Je dirais deux mots en priorité : l’émancipation écologique. J’entends par émancipation écologique, le fait de pouvoir comprendre les enjeux, apprendre de ce que nous dit la science, et aller chercher des moyens d’agir pour devenir soi-même un acteur de la transformation écologique de son entreprise et au-delà dans notre société. Même si cela est perturbant et parfois cela touche l’émotion, la compréhension de l’extrême urgence des enjeux écologiques est indispensable. Cette valeur d’émancipation est puissante dans l’histoire de la CFDT. Les Sentinelles vertes ont d’abord vocation de permettre une émancipation écologique pour chacune et chacun de ses participants.

L’action collective et la force de la CFDT permettent d’apporter un vrai pouvoir d’Agir, souvent le meilleur remède au découragement. C’est flagrant lorsque des salariés souhaitent eux-mêmes devenir animateurs de fresque après avoir participé à une fresque du Climat, ou du numérique, par exemple. Ou bien lorsqu’un élu de CSE ou un délégué syndical redécouvre tous les leviers d’action qu’il a à sa disposition.

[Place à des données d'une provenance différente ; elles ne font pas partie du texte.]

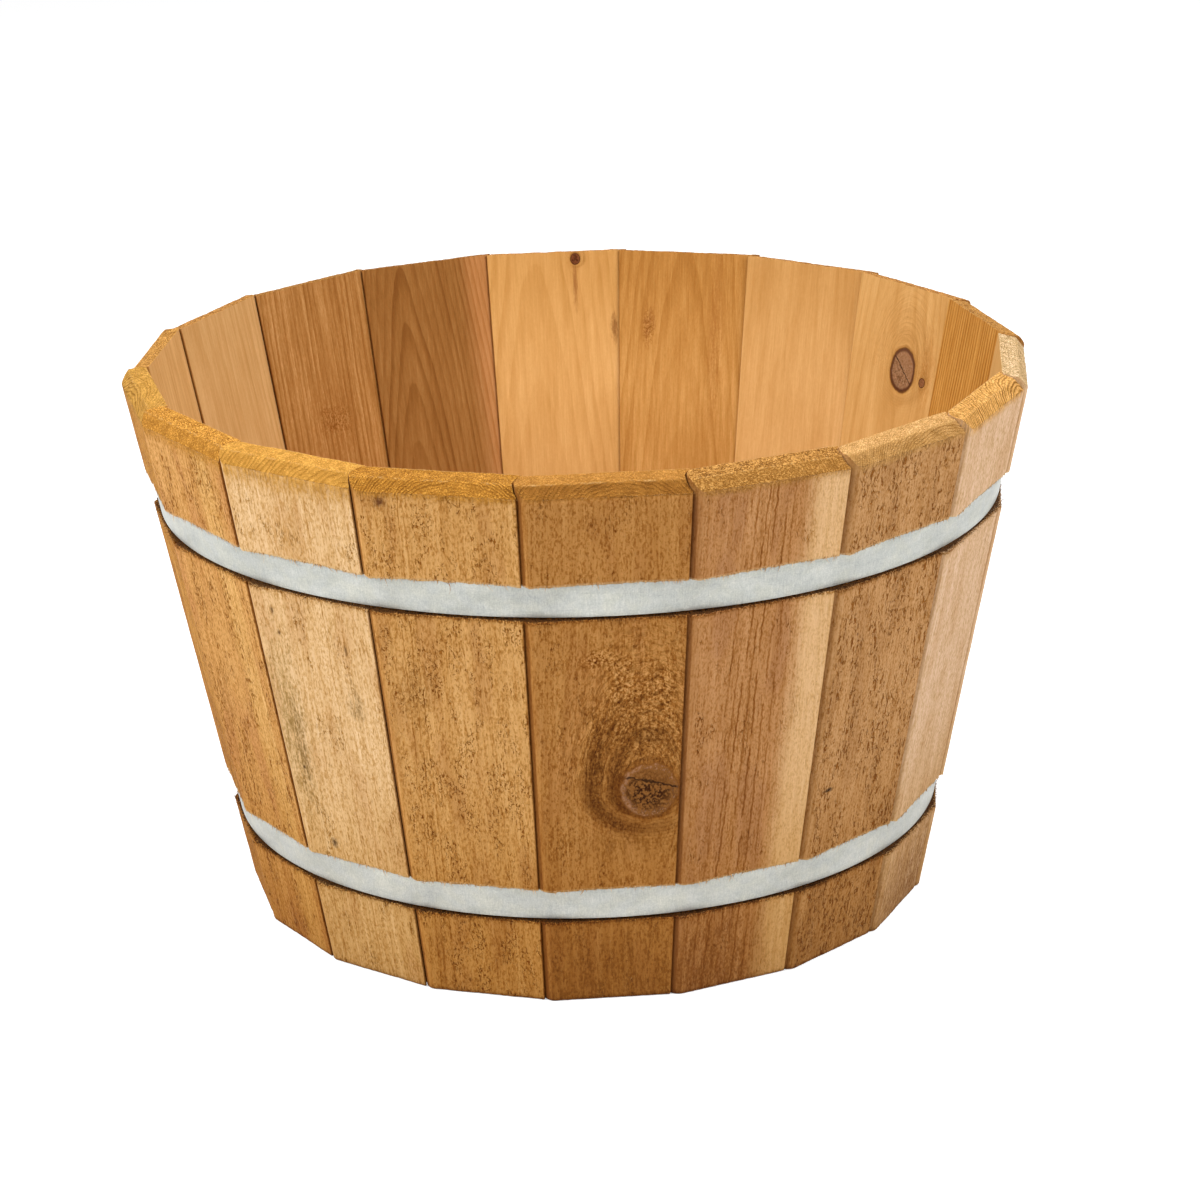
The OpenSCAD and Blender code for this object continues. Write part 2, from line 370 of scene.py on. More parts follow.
def wood_material(name, wood, seed):
    g = Shader(bpy.data.materials.new(name))
    x, y, s = g.attribute("grain")
    inside, machined, end = g.attribute("zone")
    ledge, shoulder, shade_under_hoop = g.attribute("ledge")
    outside = 1 - inside
    rough = outside * (1 - machined * 0.6) * (1 - end)
    at = (x, y, s)

    def noise(cell, along, detail, number, roughness=0.5, where=at):
        """Smooth noise about 0.5. Cell is its grain's size across the board and through it."""
        return g.noise(where, (cell, cell, along), detail, seed + number, roughness)

    # Grain lines bend round each knot.
    flow = x
    places = []
    for k in wood.knots:
        dx = (x - k.x) / k.across
        ds = (s - k.s) / k.along
        near = (dx.squared() + (ds * 0.6).squared()).at_least(1)
        flow = flow - (x - k.x) / near * 0.9
        ragged = (noise(5, 6, 1, 31) - 0.5) * (0.1 + k.swirl * 0.15)
        out = (dx.squared() + ds.squared()).root() + ragged
        drawn = ds.at_least(0) / k.stretch + ds.at_most(0) * 1.35
        oval = (dx.squared() + drawn.squared()).root() + ragged * 0.7
        places.append((k, dx, ds, out, oval))
    along_flow = (flow, y, s)

    drift = noise(26, 150, 1, 3) - 0.5
    ripple = noise(7, 46, 2, 5, where=along_flow) - 0.5
    px, py = wood.pith
    radius = ((flow - px + drift * 7).squared() + (y - py).squared()).root()

    def late_bands(phase):
        """1 in the dark late wood of each year's ring. Phase counts the rings."""
        ring = phase.whole()
        part = phase - ring
        return part.rise(0.35, 0.93) * part.rise(1.0, 0.94) * (g.chance(ring + seed) * 0.8 + 0.3)

    def away_from(spot_x, spot_s, across, along):
        """0 in the middle of a spot with the given half sizes, and 1 at its edge."""
        return (((x - spot_x) / across).squared() + ((s - spot_s) / along).squared()).root()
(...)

Ensuite, bien évidemment, la CFDT construit de nombreux outils, webinaires et cahiers revendicatifs pour permettre d’outiller l’ensemble des militants. Le réseau des SV a apporté une forte contribution tout en mobilisant ses participants avec un webinaire mensuel depuis 2022, des supports revendicatifs, un parcours de formation et des outils de sensibilisation.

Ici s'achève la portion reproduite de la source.